Having an Acorn Boxy Bag in front makes even more difference than I anticipated, compared to the Topeak handlebar bag on my Salsa.  I can open it up toss in my glove liners, or cap, or even my rain coat, rather than opening up the trunk bag.  It makes quick changes of layers much easier, which means I make the change rather than just putting up with the discomfort of wearing the wrong set of layers.

And the light ... Luxos U.  Lovely. It kept charging my GPS all day, only dropping power at food stops and once or twice on slow climbs in the dark. When night really fell, it cast a lovely wide and deep beam.  The E3 on my Supernova was already a pretty great light, but the Luxos is such a different experience.  It's a field of light, instead of a beam.  I've heard similar descriptions of the new Edelux.  The new generation of lights is a big step forward. The wired Pixeo tail-light also seems plenty bright.
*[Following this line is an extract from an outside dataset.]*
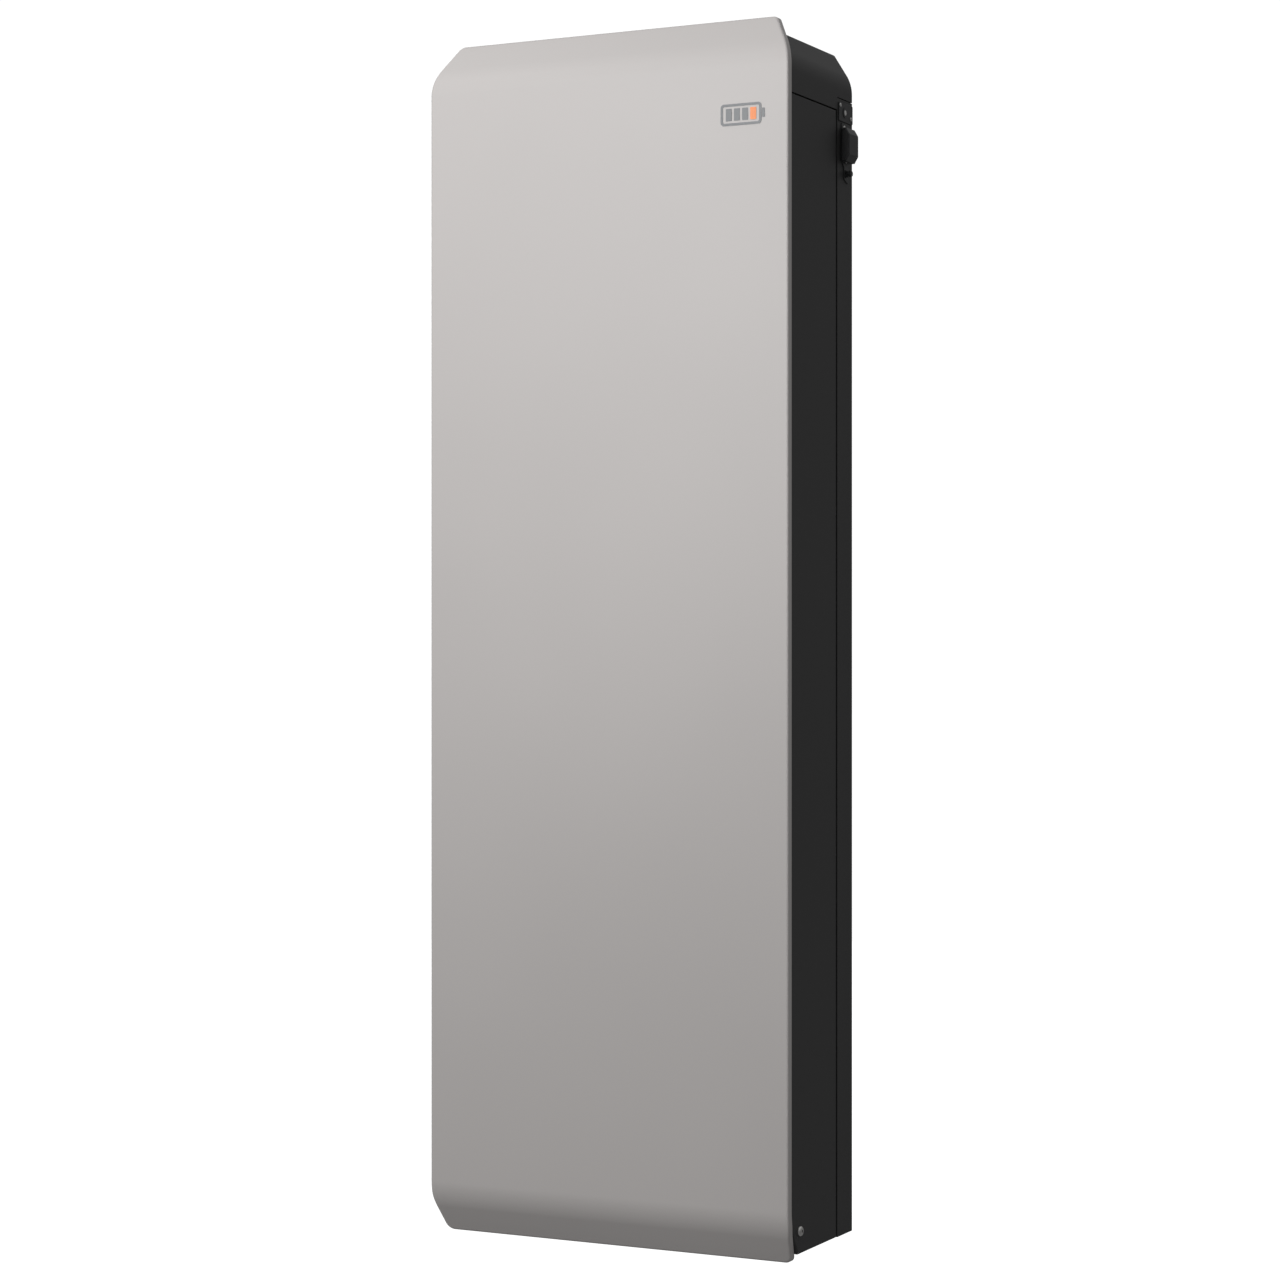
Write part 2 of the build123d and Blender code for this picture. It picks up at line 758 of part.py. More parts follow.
def switch_body():
    """The rotary disconnect inside the cabinet, with its terminals on the front."""
    inner = body_half - sheet - 0.1
    y, z = switch_y, switch_z
    body = block((inner - 70, inner), (y - 24, y + 24), (z - 30, z + 30))
    for level in range(4):
        x = inner - 14 - 16 * level
        body -= block((x - 1, x + 1), (y - 25, y - 18), (z - 31, z + 31))
    body -= along_x(disc((y, z), shaft_radius + running_gap), inner - 50, inner + 1)
    for screw_y, screw_z, radius in escutcheon_screw_spots():
        body -= along_x(disc((screw_y, screw_z), radius + 0.2), inner - 14, inner + 1)
    return body


def escutcheon_section():
    """Side view: a rounded plate behind the handle and a narrow tail for the lock pin."""
    top = switch_z + 36
    low = lock_pin_z - 14
    half = 15.5
    tail = 6.0
    waist = lock_pin_z + 8
    points = [(switch_y - tail, low + 6), (switch_y + tail + 3, low), (switch_y + tail + 3, waist),
              (switch_y + half, waist + 11), (switch_y + half, top), (switch_y - half, top),
              (switch_y - half, waist + 11), (switch_y - tail, waist)]
    return outline(points, [(points[0], 2), (points[1], 2), (points[4], 5), (points[5], 5)])


def switch_escutcheon():
    base = body_half + 0.05
    plate = along_x(escutcheon_section(), base, base + plate_thick)
    plate = chamfer(plate.faces().sort_by(Axis.X)[-1].edges(), 0.5)
    plate += along_x(disc((switch_y, lock_pin_z), 5.6), base + 1, base + 2.9)
    plate -= along_x(disc((switch_y, switch_z), shaft_radius + 0.3), base - 1, base + 6)
    plate -= along_x(disc((switch_y, lock_pin_z), 2.2 + running_gap), base - 1, base + 6)
    for y, z, radius in escutcheon_screw_spots():
        plate -= along_x(disc((y, z), radius + 0.1), base - 1, base + 6)
    return plate


def handle_section():
    """The grip seen from the front: its upper and lower outer corners are cut off."""
    height, chamfer_height, cut = handle_size[2], 9.5, 5.5
    base = body_half + handle_base
    tip = base + handle_size[0]
    low, high = switch_z + grip_rise - height / 2, switch_z + grip_rise + height / 2
    points = [(base, low), (base, high), (tip - cut, high), (tip, high - chamfer_height),
              (tip, low + chamfer_height), (tip - cut, low)]
    return outline(points, [(points[3], 2), (points[4], 2)])


def switch_handle():
    """A blocky grip that turns on the switch's shaft, above a round hub."""
    half = handle_size[1] / 2
    base = body_half + handle_base
    front, rear = switch_y - half - grip_reach, switch_y + half
    grip = along_y(handle_section(), front, rear)
    rim = grip.edges().filter_by(lambda edge: abs((edge @ 0.5).X - base) > 1.0)
    rim = ShapeList([edge for edge in rim if min(abs((edge @ 0.5).Y - end) for end in (front, rear)) < 0.01])
    grip = chamfer(rim, 1.2)
    grip += along_x(disc((switch_y, switch_z), 12), body_half + plate_thick + 0.3, base + 1)
    return grip - along_x(disc((switch_y, switch_z), shaft_radius), body_half, body_half + 11)


def switch_shaft():
    return along_x(disc((switch_y, switch_z), shaft_radius), body_half - 50, body_half + 10.9)


def lock_pin():
    """A spring-loaded pin that is pulled out to hang a padlock."""
    start = body_half + 3.0
    shank = along_x(disc((switch_y, lock_pin_z), 2.2), body_half - 16, start + 1)
    knob = along_x(disc((switch_y, lock_pin_z), 4.5), start + 0.1, start + 8)
    knob = chamfer(knob.faces().sort_by(Axis.X)[-1].edges(), 1)
    groove = along_x(disc((switch_y, lock_pin_z), 5) - disc((switch_y, lock_pin_z), 3.4), start + 2.2, start + 4)
    return shank + knob - groove


def button_bezel():
    base = body_half + 0.05
    plate = along_x(Pos(switch_y, button_z) * RectangleRounded(50, 27, 2.5), base, base + plate_thick)
    plate = chamfer(plate.faces().sort_by(Axis.X)[-1].edges(), 0.4)
    plate += along_x(disc((button_y, button_z), 7.5), base + 1, base + 2.4)
    plate -= along_x(disc((button_y, button_z), 4.05), base - 1, base + 6)
    plate += along_x(disc((button_y, button_z), 5.1) - disc((button_y, button_z), 4.05), base - 14, base + 1)
    for y, z, radius in bezel_screw_spots():
        plate -= along_x(disc((y, z), radius + 0.1), base - 1, base + 6)
    return plate


def switch_plate_screws():
    screws = []
    for y, z, radius in escutcheon_screw_spots():
        screws.append(side_screw((y, z), radius, 12, radius * 1.75, 1.4, body_half + plate_thick + 0.1))
    for y, z, radius in bezel_screw_spots():
        screws.append(side_screw((y, z), radius, 8, 2.8, 1.4, body_half + plate_thick + 0.1))
    return group(screws)


def wake_button():
    """A stainless push button in the bezel."""
    stem = along_x(disc((button_y, button_z), 3.95), body_half - 10, body_half + 2.6)
    return fillet(stem.faces().sort_by(Axis.X)[-1].edges(), 0.8)


def cover_screws():
    screw = side_screw(cover_screw_spot, cover_screw_radius, 14, 7.2, 4.4, body_half + 0.05)
    return group(both_sides(screw))


def cap_screws():
    screws = []
    for spot in cap_screw_spots():
        screw = pan_screw(spot, 2.5, 9, 0)
        screws.append(Pos(0, rear_depth + 0.05, 0) * Rot(0, 0, 180) * Pos(-2 * spot[0], 0, 0) * screw)
    return group(screws)


def inner_panel_screws():
    start = body_front - gasket_thick - sheet - 0.05
    return group([pan_screw(spot, panel_screw, 12, start) for spot in panel_screw_spots()])


# Write every piece -------------------------------------------------------------------------------

def main():
    os.makedirs("parts", exist_ok=True)
    pieces = {
        "front_cover": front_cover(),
        "cover_side_tabs": cover_side_tabs(),
        "cover_studs": group([stud(spot) for spot in stud_spots()]),
        "badge": group(badge_outline() + badge_bars((0, 1, 2))),
        "badge_charge_bar": group(badge_bars((3,))),
        "top_cap": top_cap(),
        "cap_screws": cap_screws(),
        "right_side_panel": side_panel(),
        "left_side_panel": mirror(side_panel(), Plane.YZ),
        "cover_screws": cover_screws(),
        "bottom_panel": bottom_panel(),
        "rear_chassis": rear_chassis(),
        "inner_front_panel": inner_front_panel(),
        "front_gasket": front_gasket(),
        "inner_panel_screws": inner_panel_screws(),
        "stud_grommets": group([stud_grommet(spot) for spot in stud_spots()]),
        "conduit_hubs": group([conduit_hub(spot) for spot in hub_spots]),
        "hub_locknuts": group([hub_nut(spot) for spot in hub_spots]),
        "conduit_plug": conduit_plug(),
        "breather_vent": breather_vent(),
        "upper_wall_rail": upper_wall_rail(),
        "hanging_cleat": hanging_cleat(),
        "lower_wall_rail": lower_wall_rail(),
        "lower_rail_screws": lower_rail_screws(),
        "module_terminals": module_terminals(),
        "module_links": module_links(),
        "retaining_bars": retaining_bars(),
        "electronics_plate": electronics_plate(),
        "plate_standoffs": plate_standoffs(),
        "positive_contactor": contactor(-60.0),
        "negative_contactor": contactor(20.0),
        "control_board": control_board(),
        "board_parts": board_parts(),
        "fuse_base": fuse_base(),
        "fuse_carrier": fuse_carrier(),
        "fuse_link": fuse_link(),
        "choke_core": choke_core(),
        "choke_windings": choke_windings(),
        "terminal_block": terminal_block(),
        "terminal_rail": terminal_rail(),
        "ground_bar": ground_bar(),
        "signal_harness": signal_harness(),
        "harness_clips": harness_clips(),
        "switch_body": switch_body(),
        "switch_escutcheon": switch_escutcheon(),
        "switch_handle": switch_handle(),
        "switch_shaft": switch_shaft(),
        "lock_pin": lock_pin(),
        "button_bezel": button_bezel(),
        "switch_plate_screws": switch_plate_screws(),
        "wake_button": wake_button(),
    }
    names = ("lower", "middle", "upper")
    for name, level in zip(names, shelf_levels):
        pieces[name + "_shelf"] = shelf(level)
        for side, front in zip(("front", "rear"), module_fronts):
            pieces[name + "_" + side + "_module"] = module_case(front, level)
    for name, piece in pieces.items():
        save(name, piece)


main()
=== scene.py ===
import bmesh
import bpy
import json
import math
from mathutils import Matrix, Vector


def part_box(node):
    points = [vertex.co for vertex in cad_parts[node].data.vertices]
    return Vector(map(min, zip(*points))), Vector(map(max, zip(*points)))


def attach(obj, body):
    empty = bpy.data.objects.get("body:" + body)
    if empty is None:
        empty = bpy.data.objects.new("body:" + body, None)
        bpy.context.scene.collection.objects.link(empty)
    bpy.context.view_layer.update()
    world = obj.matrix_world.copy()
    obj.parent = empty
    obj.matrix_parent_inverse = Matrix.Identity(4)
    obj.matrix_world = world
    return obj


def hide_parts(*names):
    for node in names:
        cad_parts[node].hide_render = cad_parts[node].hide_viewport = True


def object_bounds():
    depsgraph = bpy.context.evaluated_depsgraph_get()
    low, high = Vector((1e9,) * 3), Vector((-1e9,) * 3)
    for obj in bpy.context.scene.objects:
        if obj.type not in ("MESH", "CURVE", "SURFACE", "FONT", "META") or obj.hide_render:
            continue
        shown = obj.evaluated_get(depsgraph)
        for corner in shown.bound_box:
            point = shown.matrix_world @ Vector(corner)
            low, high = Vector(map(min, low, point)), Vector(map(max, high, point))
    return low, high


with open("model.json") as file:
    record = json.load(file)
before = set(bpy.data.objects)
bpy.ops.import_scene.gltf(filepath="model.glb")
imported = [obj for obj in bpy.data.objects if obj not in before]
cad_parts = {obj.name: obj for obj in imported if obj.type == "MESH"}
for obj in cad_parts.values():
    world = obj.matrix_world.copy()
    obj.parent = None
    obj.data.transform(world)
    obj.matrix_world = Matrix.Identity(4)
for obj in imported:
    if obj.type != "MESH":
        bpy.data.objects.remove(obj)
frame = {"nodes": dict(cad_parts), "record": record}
cad_box = [list(corner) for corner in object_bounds()]

MM = 0.001

# Places, read from the CAD frame (metres; +Y goes into the wall)
cover_low, cover_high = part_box("front_cover")
cap_low, cap_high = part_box("top_cap")
panel_low, panel_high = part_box("right_side_panel")
chassis_low, chassis_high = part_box("rear_chassis")

half_width = cover_high.x
half_height = cover_high.z
front_y = cover_low.y
rear_y = cap_high.y
body_half = panel_high.x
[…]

Overall:  Very good experience with the new bike.  I'll continue to fiddle with saddle position and angle, and I might end up adding even more padding to the bars.  (Swapping in a carbon bar with the big flat area is not an option because of the custom "7" style stem.)  I'll keep looking for a better place to mount the pump, without resorting to zip-ties.  I might take a tumble before I get completely used to the toe overlap, but if so it will be at very low speed.  The bike has a good balance of sportiness and efficiency.  I'm looking forward to longer rides.